In Banff National Park, where train strikes are a leading cause of death for grizzlies, wildlife managers had hoped research could determine why bears use the train tracks and suggest ways to prevent it. Over the last eight years, St. Clair’s research group determined that many factors attract bears, from spilled grain to concentrated deer and elk populations, to berries that grow near tracks, to the convenient corridor the tracks provide through the landscape.
Their findings made it obvious that keeping bears off the tracks altogether would be extremely difficult.
For St. Clair, another thing became clear—it isn’t possible to solve this problem without working with the bears themselves.
“The issue isn’t keeping wildlife away from the tracks—it is keeping animals from being struck by trains,” she said. “So we wondered, what if we shifted focus? What if we tried to teach bears to avoid the trains themselves, giving them enough time to get safely out of the way?”
Getting bears out of harm’s way
With this in mind, PhD student Jonathan Backs, co-supervised by St. Clair and engineering professor John Nychka, developed the warning system to alert bears when trains are approaching, giving them more time to move out of the way.
The devices were installed in four areas where wildlife-train collisions occurred in the past to test the ability of the device to change animal behaviour.
Preliminary results suggest the devices cause animals near tracks to avoid approaching trains several seconds sooner than they do when the device isn’t activated.
But St. Clair cautioned that even if the system were adopted, it wouldn’t solve the problem for every bear.
“Warning systems would only be installed at high-risk locations, and it would take time for resident animals to learn to associate them with approaching trains,” she explained. “But our hope is that this type of solution would be most beneficial to the animals that live in that area.”

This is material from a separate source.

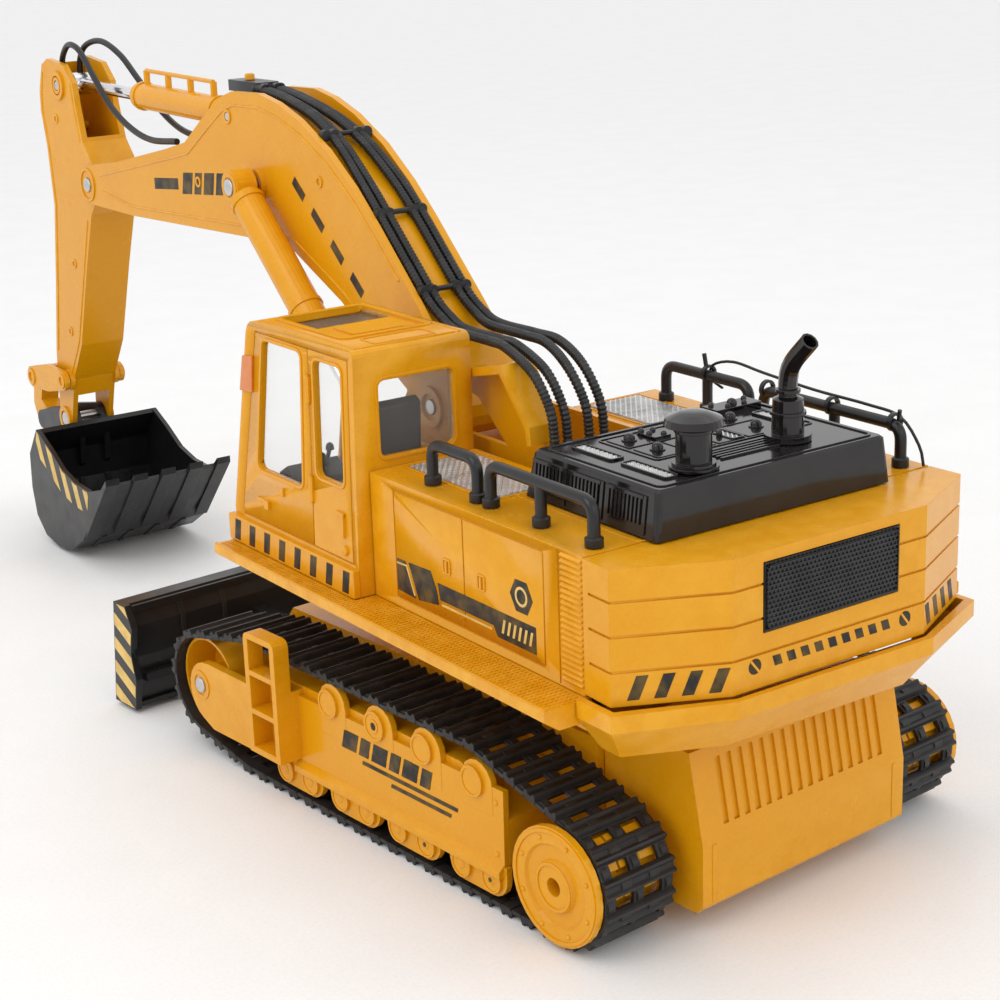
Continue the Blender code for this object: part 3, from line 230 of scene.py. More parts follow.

Though the approach of focusing on animal learning is relatively new, it is growing in popularity and interest among ecologists, who are using similar learning by association to teach animals to avoid people or particular sources of food.
“We might try more actively to teach animals to avoid areas of human development and related effects that are damaging to them, while accepting that we share space with other species,” said St. Clair.
“Our human activities do get in their way. I think animal learning could be a much bigger part of the solution for these problems.”